Born in Madrid and naturalized as a U.S. citizen, López-Alegría moved to the U.S. with his family at age 2 and to Mission Viejo at 8. He graduated from Mission Viejo High School in 1976, then from the U.S. Naval Academy in Annapolis in 1980. Designated a naval aviator, López-Alegría’s childhood dream of becoming an astronaut was reinvigorated at age 25 after he read a magazine article about Navy test pilots segueing into astronauts.

He trained at the U.S. Naval Test Pilot school and earned a master of science in aeronautical engineering before joining NASA in 1992. Three years later, López-Alegría was launched into orbit for his first Space Shuttle mission — the first Spanish-born astronaut to do so.

Among his favorite aspects of space flights are the launch (“an incredible roller coaster, white knuckle thrill ride”), the fun of floating in microgravity, and the consuming but rewarding hours spent on research.

His most tense moment on a spacewalk — and likely the most comical — involved the “least important” work he ever had to do: He and his Russian crewmate were tasked with hitting a golf ball in space for a commercial.

López-Alegría nearly lost his grip on the ball when it was exposed to the vacuum of space,

“And then my next thing was to hold my partner’s feet, like an anchor, while he took a swing, and the bad news is that he shanked it, and we didn’t get much video of it at all,” he said with a laugh.

Initially skeptical of space tourism and commercial space flight, López-Alegría had a change of heart after Iranian American entrepreneur and engineer Anousheh Ansari joined the crew on his last mission in 2006.

Ansari was the fourth space tourist in history and the first self-funded woman to fly to the International Space Station. Her blog and subsequent book about the experience introduced space travel to people who may not have considered it before.

“Literally a million people were reading her blog, and these are people who would otherwise not care two cents about what was going on in space and human space flight,” López-Alegría said. “This sort of idea of sharing the experience clicked with me, and really ever since then I’ve become a pretty big proponent of this idea of democratization of access to space.”

Following his retirement from NASA in 2012, López-Alegría moved to Washington, D.C., and served as president of the Commercial Spaceflight Federation, an advocacy group for commercial spaceflight companies. He continues to work in D.C. as an independent consultant for the industry, serves on advisory boards and is a public speaker.

He is excited about the industry’s progress — that there has been “a little of a renaissance in human spaceflight” in the past several years — and suspects that it will be accessible to laypeople sooner than we think.

With the return of Elon Musk’s SpaceX Crew Dragon Demo-2 mission on Sunday — the first private company to send astronauts to the International Space Station — that reality just got a little closer.

He hopes that whoever goes into space — whether it’s astronauts or tourists — will get to experience the Overview Effect, a phenomenon where space travelers return with a different perspective about life on Earth.

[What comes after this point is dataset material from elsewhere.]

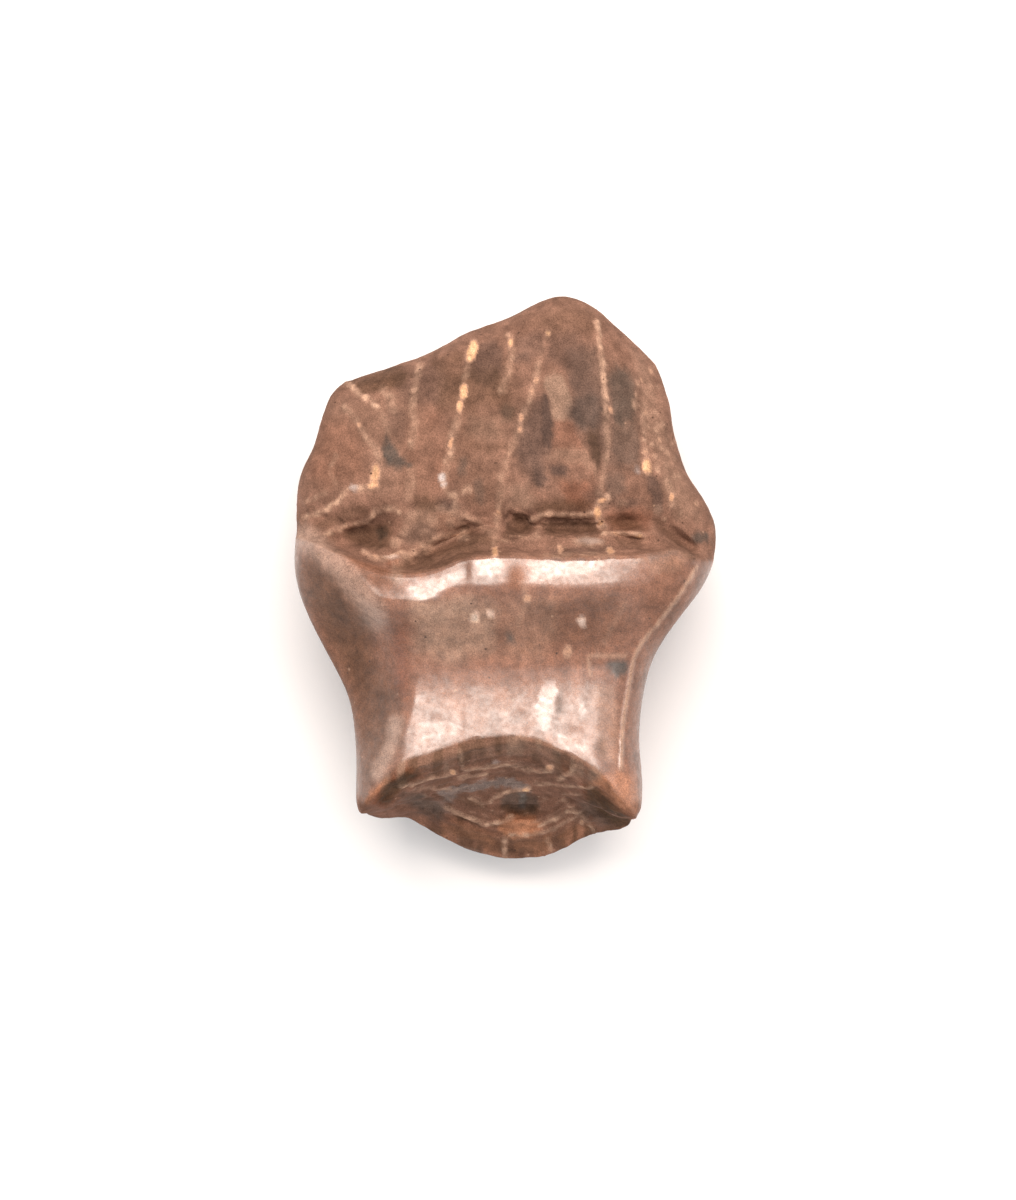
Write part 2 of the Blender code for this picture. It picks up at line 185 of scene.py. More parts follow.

“When you come back, you definitely feel more connected to other people and to the planet. A little bit more tolerant maybe, a little bit more skeptical about conflict,” López-Alegría said. “It just seems like we all ought to figure out a way to get along together, because we’re all crew members on the same spaceship — planet Earth — and there’s only one of them. And I think the more people who experience it, the better off our planet.”